BEGIN

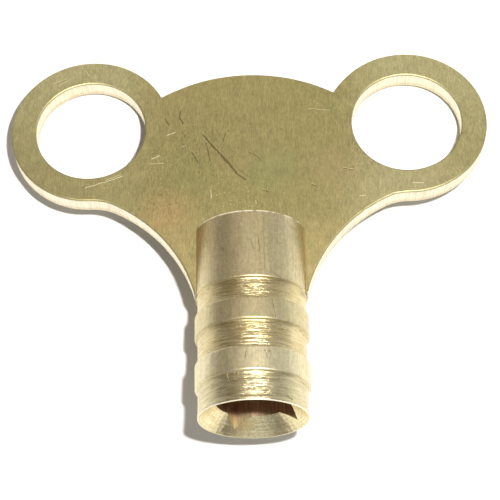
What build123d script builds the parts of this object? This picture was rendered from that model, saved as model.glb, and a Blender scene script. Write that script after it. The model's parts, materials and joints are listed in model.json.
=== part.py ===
from build123d import *
from math import asin, cos, radians, sin, sqrt, tan
import os

# A radiator bleed key in solid brass: a stamped two-ring bow brazed into a slotted, turned barrel.
# Frame, in millimetres: the origin is the centre of the socket's mouth. The barrel lies along +Y with its
# mouth facing -Y, the bow spreads along X, and +Z stands out of the bow's front face.

# ---- Driving dimensions: the barrel, measured along Y from the mouth ----
bar_radius = 4.5            # drawn 9 mm round bar
turned_radius = 4.28        # grooves and nose, turned down from the bar
lip_radius = 4.31           # small lip left round the mouth
lip_width = 0.3
nose_length = 2.3
ridge_2_width = 2.0
groove_2_width = 2.2
ridge_1_width = 1.85
groove_1_width = 1.65
collar_length = 5.75
step_round = 0.1            # softened shoulders of the ridges
end_round = 0.15            # softened rim at the bow end

# ---- Driving dimensions: the socket ----
across_flats = 5.28         # takes the 5 mm square of a bleed valve
square_turn = 19.5          # the square is broached at no set angle to the bow
square_depth = 6.2
pilot_radius = 2.88
pilot_depth = 7.0
drill_point_angle = 118
mouth_land = 0.11           # flat ring left between the countersink and the lip

# ---- Driving dimensions: the bow ----
plate_thickness = 1.6
plate_back = -0.3           # the plate sits a little off the bar's axis, towards the front
ear_spacing = 26.1
ear_height = 25.2
ear_radius = 6.6
ear_hole_radius = 4.5
crown_radius = 14.14
crown_top = 30.2
foot_half_width = 4.48      # where each flank meets the barrel's side
foot_angle = 14.8           # lean of the flank there, from the barrel's axis
flank_radius = 12.7
flank_blend_radius = 4.2    # joins the flank to the ear
plate_edge_round = 0.12

# ---- Driving dimensions: the brazed joint ----
film = 0.1                  # filler between the plate and each wall of the slot
front_fillet = 0.17         # leg of the filler's concave fillet on the bow's front face
back_fillet = 0.25

# ---- Places worked out from them ----
ridge_2_end = nose_length + ridge_2_width
ridge_1_start = ridge_2_end + groove_2_width
ridge_1_end = ridge_1_start + ridge_1_width
collar_start = ridge_1_end + groove_1_width
bow_end = collar_start + collar_length
filler_end = bow_end - end_round
foot_height = collar_start + film
plate_front = plate_back + plate_thickness
ear_half_spacing = ear_spacing / 2
crown_height = crown_top - crown_radius
countersink_radius = lip_radius - mouth_land
countersink_depth = countersink_radius - pilot_radius
drill_point_height = pilot_radius / tan(radians(drill_point_angle / 2))

os.makedirs("parts", exist_ok=True)


# ---- Barrel ----
# The ridges and the collar keep the bar's own skin. The grooves and the nose are turned just below it.
with BuildPart() as barrel:
    with BuildSketch(Plane.XY):
        with BuildLine():
            turned_side = FilletPolyline(
                (turned_radius, lip_width),
                (turned_radius, nose_length),
                (bar_radius, nose_length),
                (bar_radius, ridge_2_end),
                (turned_radius, ridge_2_end),
                (turned_radius, ridge_1_start),
                (bar_radius, ridge_1_start),
                (bar_radius, ridge_1_end),
                (turned_radius, ridge_1_end),
                (turned_radius, collar_start),
                (bar_radius, collar_start),
                (bar_radius, bow_end - end_round),
                radius=step_round,
            )
            RadiusArc(turned_side @ 1, (bar_radius - end_round, bow_end), -end_round)
            Polyline(
                (bar_radius - end_round, bow_end),
                (0, bow_end),
                (0, 0),
                (lip_radius, 0),
                turned_side @ 0,
            )
        make_face()
    revolve(axis=Axis.Y)

    # Pilot hole with its drill point, opened at the mouth by a 90 degree countersink.
    with BuildSketch(Plane.XY):
        with BuildLine():
            Polyline(
                (0, 0),
                (countersink_radius, 0),
                (pilot_radius, countersink_depth),
                (pilot_radius, pilot_depth),
                (0, pilot_depth + drill_point_height),
                close=True,
            )
        make_face()
    revolve(axis=Axis.Y, mode=Mode.SUBTRACT)

    # Broached square: its corners run out past the pilot hole.
    with BuildSketch(Plane.XZ):
        Rectangle(across_flats, across_flats, rotation=square_turn)
    extrude(amount=-square_depth, mode=Mode.SUBTRACT)

    # Slot across the bow end, for the plate and its filler.
    with BuildSketch(Plane.XY.offset(plate_back - film)):
        with Locations((0, collar_start)):
            Rectangle(3 * bar_radius, 2 * collar_length, align=(Align.CENTER, Align.MIN))
    extrude(amount=plate_thickness + 2 * film, mode=Mode.SUBTRACT)

barrel.part.label = "barrel"
export_step(barrel.part, "parts/barrel.step")


# ---- Bow plate ----
# Two round ears joined by an arched crown. Below them each flank is a long concave arc that leans in to meet
# the barrel's side, with a shorter arc that blends it into its ear. The plate's foot fills the slot.
ear_centre = Vector(ear_half_spacing, ear_height)
flank_centre = Vector(
    foot_half_width + flank_radius * cos(radians(foot_angle)),
    foot_height - flank_radius * sin(radians(foot_angle)),
)
centre_line = flank_centre - ear_centre
to_blend_from_ear = ear_radius + flank_blend_radius
to_blend_from_flank = flank_radius - flank_blend_radius
along = (to_blend_from_ear**2 - to_blend_from_flank**2 + centre_line.length**2) / (2 * centre_line.length)
aside = sqrt(to_blend_from_ear**2 - along**2)
forward = centre_line.normalized()
blend_centre = ear_centre + forward * along + Vector(forward.Y, -forward.X) * aside
ear_tangent = ear_centre + (blend_centre - ear_centre).normalized() * ear_radius
flank_tangent = flank_centre + (blend_centre - flank_centre).normalized() * flank_radius
flank_end = Vector(foot_half_width, foot_height)

with BuildSketch(Plane.XY.offset(plate_back)) as planform:
    with BuildLine():
        RadiusArc(flank_end, flank_tangent, flank_radius)
        RadiusArc(flank_tangent, ear_tangent, flank_blend_radius)
        Polyline(ear_tangent, ear_centre, (0, ear_height), (0, foot_height), flank_end)
    make_face()
    with Locations((ear_half_spacing, ear_height)):
        Circle(ear_radius)
    mirror(about=Plane.YZ)
    with BuildSketch(mode=Mode.PRIVATE) as crown:
        with Locations((0, crown_height)):
            Circle(crown_radius)
        with Locations((0, ear_height)):
            Rectangle(2 * crown_radius, crown_radius, align=(Align.CENTER, Align.MIN), mode=Mode.INTERSECT)
    add(crown.sketch)
    with Locations((-ear_half_spacing, ear_height), (ear_half_spacing, ear_height)):
        Circle(ear_hole_radius, mode=Mode.SUBTRACT)

with BuildPart() as bow_plate:
    extrude(planform.sketch, amount=plate_thickness)

    # The stamping rolls the front edge over, except at the foot inside the slot, and leaves the back one sharp.
    front_edges = bow_plate.faces().sort_by(Axis.Z)[-1].edges()
    foot_edges = front_edges.group_by(Axis.Y)[0]
    fillet(front_edges - foot_edges, plate_edge_round)

bow_plate.part.label = "bow_plate"
export_step(bow_plate.part, "parts/bow_plate.step")


# ---- Brazing filler ----
# One solidified body: a film on each wall and on the floor of the slot, drawn out into a concave fillet along
# the four creases between the plate and the bar.
creases = [(1, plate_front, front_fillet), (-1, plate_back, back_fillet)]
hollow_at = 0.26            # how far into the crease the concave face comes, as a share of its leg

with BuildPart() as fillets:
    with BuildSketch(Plane.XZ.offset(-foot_height)):
        for outward, plate_face, leg in creases:
            root_angle = asin(outward * plate_face / bar_radius)
            middle_angle = root_angle + leg / bar_radius / 2
            top_angle = root_angle + leg / bar_radius
            root_x = bar_radius * cos(root_angle)
            with BuildLine():
                Line((root_x, plate_face), (root_x + leg, plate_face))
                ThreePointArc(
                    (root_x + leg, plate_face),
                    (root_x + hollow_at * leg, plate_face + outward * hollow_at * leg),
                    (bar_radius * cos(top_angle), outward * bar_radius * sin(top_angle)),
                )
                ThreePointArc(
                    (bar_radius * cos(top_angle), outward * bar_radius * sin(top_angle)),
                    (bar_radius * cos(middle_angle), outward * bar_radius * sin(middle_angle)),
                    (root_x, plate_face),
                )
            make_face()
        mirror(about=Plane.YZ)
    extrude(amount=foot_height - filler_end)
    # They run out where the flank leaves no plate beside the bar.
    extrude(planform.sketch.moved(Location((0, 0, -plate_thickness))), amount=4 * plate_thickness, mode=Mode.INTERSECT)

with BuildPart() as braze:
    with BuildSketch(Plane.XY.offset(plate_back - film)):
        with Locations((0, collar_start)):
            Rectangle(2 * bar_radius, filler_end - collar_start, align=(Align.CENTER, Align.MIN))
    extrude(amount=plate_thickness + 2 * film)
    with BuildSketch(Plane.XZ.offset(-collar_start)):
        Circle(bar_radius)
    extrude(amount=-collar_length, mode=Mode.INTERSECT)
    add(fillets.part)
    with BuildSketch(Plane.XY.offset(plate_back)):
        with Locations((0, foot_height)):
            Rectangle(4 * bar_radius, 2 * collar_length, align=(Align.CENTER, Align.MIN))
    extrude(amount=plate_thickness, mode=Mode.SUBTRACT)

braze.part.label = "braze"
export_step(braze.part, "parts/braze.step")
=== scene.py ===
# %% [markdown]
# # A brass radiator bleed key
# The key is three pieces of brass: a flat bow stamped from sheet, a short barrel turned from round bar, and
# the brazing filler that joins them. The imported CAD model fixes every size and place. Here each piece is
# modelled again with the marks of how it was made, and then given its finish.

# %% Load the frame
import json
import math
import random
import bmesh
import bpy
from mathutils import Matrix, Vector, noise
from mathutils.geometry import intersect_sphere_sphere_2d


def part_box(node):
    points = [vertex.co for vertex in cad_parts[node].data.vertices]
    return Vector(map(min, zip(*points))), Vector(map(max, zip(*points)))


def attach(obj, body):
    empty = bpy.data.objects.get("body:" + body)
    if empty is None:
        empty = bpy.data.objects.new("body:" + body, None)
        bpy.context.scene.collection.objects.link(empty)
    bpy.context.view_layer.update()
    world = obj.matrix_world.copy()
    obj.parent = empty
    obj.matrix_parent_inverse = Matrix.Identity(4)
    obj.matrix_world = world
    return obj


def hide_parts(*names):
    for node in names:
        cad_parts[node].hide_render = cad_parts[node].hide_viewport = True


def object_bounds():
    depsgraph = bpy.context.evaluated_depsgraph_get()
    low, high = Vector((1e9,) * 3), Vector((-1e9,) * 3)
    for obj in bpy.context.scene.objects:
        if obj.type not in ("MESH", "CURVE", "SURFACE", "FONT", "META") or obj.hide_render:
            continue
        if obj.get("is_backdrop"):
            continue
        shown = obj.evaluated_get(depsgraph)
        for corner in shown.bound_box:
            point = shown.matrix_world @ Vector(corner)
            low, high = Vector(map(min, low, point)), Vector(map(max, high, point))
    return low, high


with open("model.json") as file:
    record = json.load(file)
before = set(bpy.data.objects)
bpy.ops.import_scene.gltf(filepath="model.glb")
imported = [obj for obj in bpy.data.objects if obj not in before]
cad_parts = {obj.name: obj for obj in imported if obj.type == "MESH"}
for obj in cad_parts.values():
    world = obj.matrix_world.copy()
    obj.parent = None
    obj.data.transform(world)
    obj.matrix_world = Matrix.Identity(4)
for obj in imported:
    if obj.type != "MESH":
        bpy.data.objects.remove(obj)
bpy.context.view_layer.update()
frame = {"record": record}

# %% [markdown]
# ## Sizes
# The frame says where the plate and the bar begin and end, and the record's mounts give the two rings. The
# few sizes that a box can't give, such as the width of each groove, are driving dimensions here.

# %% Sizes read from the frame
mm = 0.001
plate_low, plate_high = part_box("bow_plate")
bar_low, bar_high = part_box("barrel")
_, filler_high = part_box("braze")
mounts = {mount["name"]: mount for mount in frame["record"]["mounts"]}
ring = mounts["right_ring"]

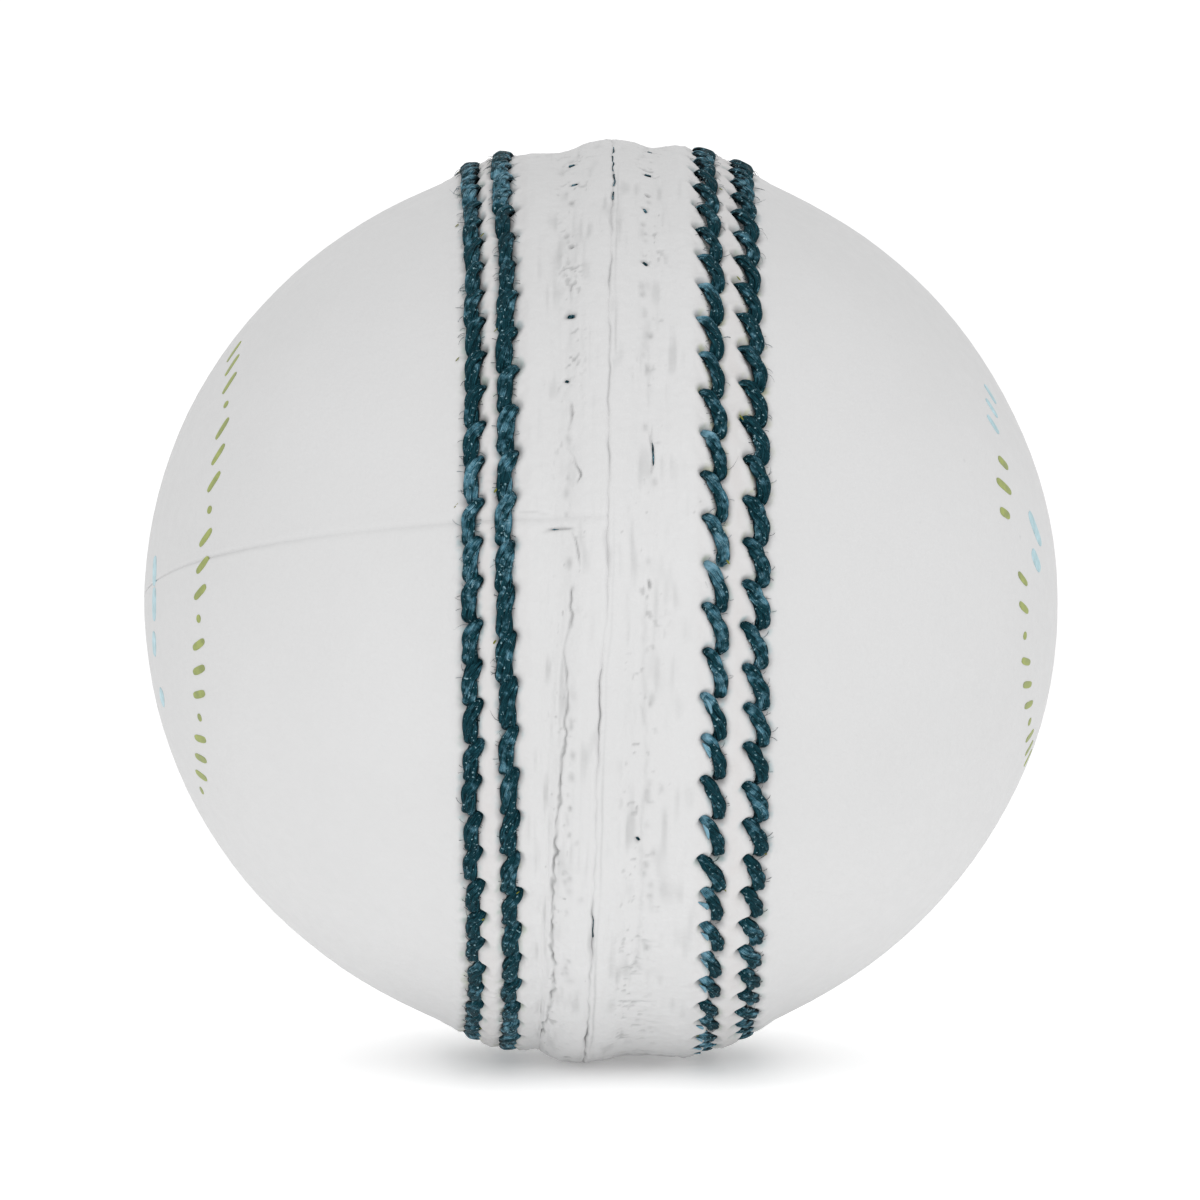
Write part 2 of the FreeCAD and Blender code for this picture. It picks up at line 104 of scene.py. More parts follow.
def smooth(t):
    """Ease from 0 to 1 while t goes from 0 to 1."""
    t = np.clip(t, 0, 1)
    return t * t * (3 - 2 * t)


def bump(d, width):
    """Bell that is 1 where d is 0."""
    return np.exp(-(d / width) ** 2)


def deepest(*layers):
    """The largest of several layers at each point."""
    return functools.reduce(np.maximum, layers)


def bell_weights(count):
    kernel = np.exp(-np.linspace(-2, 2, count) ** 2)
    return kernel / kernel.sum()


def round_axis(x, reach, turn):
    """Points at distance `reach` from the polar axis, turned round it."""
    return np.stack(np.broadcast_arrays(x, reach * np.cos(turn), reach * np.sin(turn)), axis=-1)


def periodic(angles, values):
    """Smooth periodic curve through a few (angle, value) pairs."""
    fine = np.arange(0, 360, 1.0)
    raw = np.interp(fine, angles, values, period=360)
    soft = sum(w * np.roll(raw, s) for s, w in zip(range(-6, 7), bell_weights(13)))
    return lambda a: np.interp(np.mod(a, 360), fine, soft, period=360)


# ------------------------------------------------------------------ cover shape

# Section of each half of the cover, as (across, reach from the polar axis).
SECTION = {
    -1: [(0, 36.25), (0.9, 36.25), (1.7, 36.12), (2.4, 35.85), (3.1, 35.5), (4.0, 35.22),
         (5.2, 35.18), (6.3, 35.15), (6.9, 35.02), (7.85, 34.9), (8.8, 34.8), (9.3, 34.66),
         (9.9, 34.42), (10.7, 34.0), (11.5, 33.62), (12.3, 33.3), (13.0, 32.95)],
    1: [(0, 36.25), (0.9, 36.22), (1.7, 36.06), (2.5, 35.82), (3.3, 35.66), (4.2, 35.74),
        (5.4, 35.84), (6.3, 35.7), (6.9, 35.45), (7.85, 35.05), (8.8, 34.9), (9.3, 34.78),
        (9.9, 34.5), (10.7, 34.05), (11.5, 33.65), (12.3, 33.32), (13.0, 32.95)],
}
FINE = np.arange(0, BAND_EDGE + 6, 0.05)


def soft_section(side):
    """Rounded section of one half, at the distances in FINE."""
    xs, ys = zip(*SECTION[side])
    cap = np.sqrt(CAP_RADIUS ** 2 - (FINE - CAP_SHIFT) ** 2)
    raw = np.where(FINE <= BAND_EDGE, np.interp(FINE, xs, ys), cap)
    padded = np.concatenate([raw[8:0:-1], raw, raw[-2:-10:-1]])
    return np.convolve(padded, bell_weights(17), "valid")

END

Beginning at the top of the data, extract each line through the line containing "mouth_land = 0.11" and return those lines exactly, with nothing added.

▶ [FINAL RESULT]
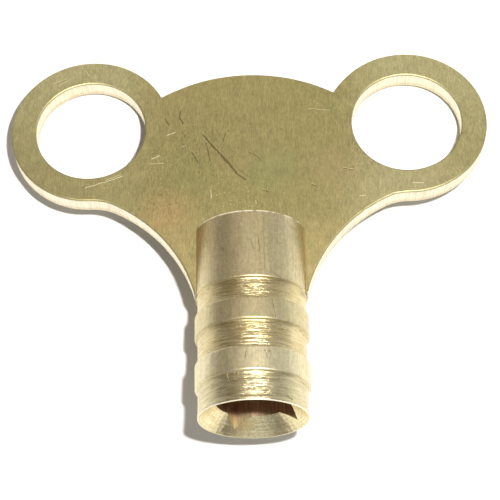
What build123d script builds the parts of this object? This picture was rendered from that model, saved as model.glb, and a Blender scene script. Write that script after it. The model's parts, materials and joints are listed in model.json.
=== part.py ===
from build123d import *
from math import asin, cos, radians, sin, sqrt, tan
import os

# A radiator bleed key in solid brass: a stamped two-ring bow brazed into a slotted, turned barrel.
# Frame, in millimetres: the origin is the centre of the socket's mouth. The barrel lies along +Y with its
# mouth facing -Y, the bow spreads along X, and +Z stands out of the bow's front face.

# ---- Driving dimensions: the barrel, measured along Y from the mouth ----
bar_radius = 4.5            # drawn 9 mm round bar
turned_radius = 4.28        # grooves and nose, turned down from the bar
lip_radius = 4.31           # small lip left round the mouth
lip_width = 0.3
nose_length = 2.3
ridge_2_width = 2.0
groove_2_width = 2.2
ridge_1_width = 1.85
groove_1_width = 1.65
collar_length = 5.75
step_round = 0.1            # softened shoulders of the ridges
end_round = 0.15            # softened rim at the bow end

# ---- Driving dimensions: the socket ----
across_flats = 5.28         # takes the 5 mm square of a bleed valve
square_turn = 19.5          # the square is broached at no set angle to the bow
square_depth = 6.2
pilot_radius = 2.88
pilot_depth = 7.0
drill_point_angle = 118
mouth_land = 0.11           # flat ring left between the countersink and the lip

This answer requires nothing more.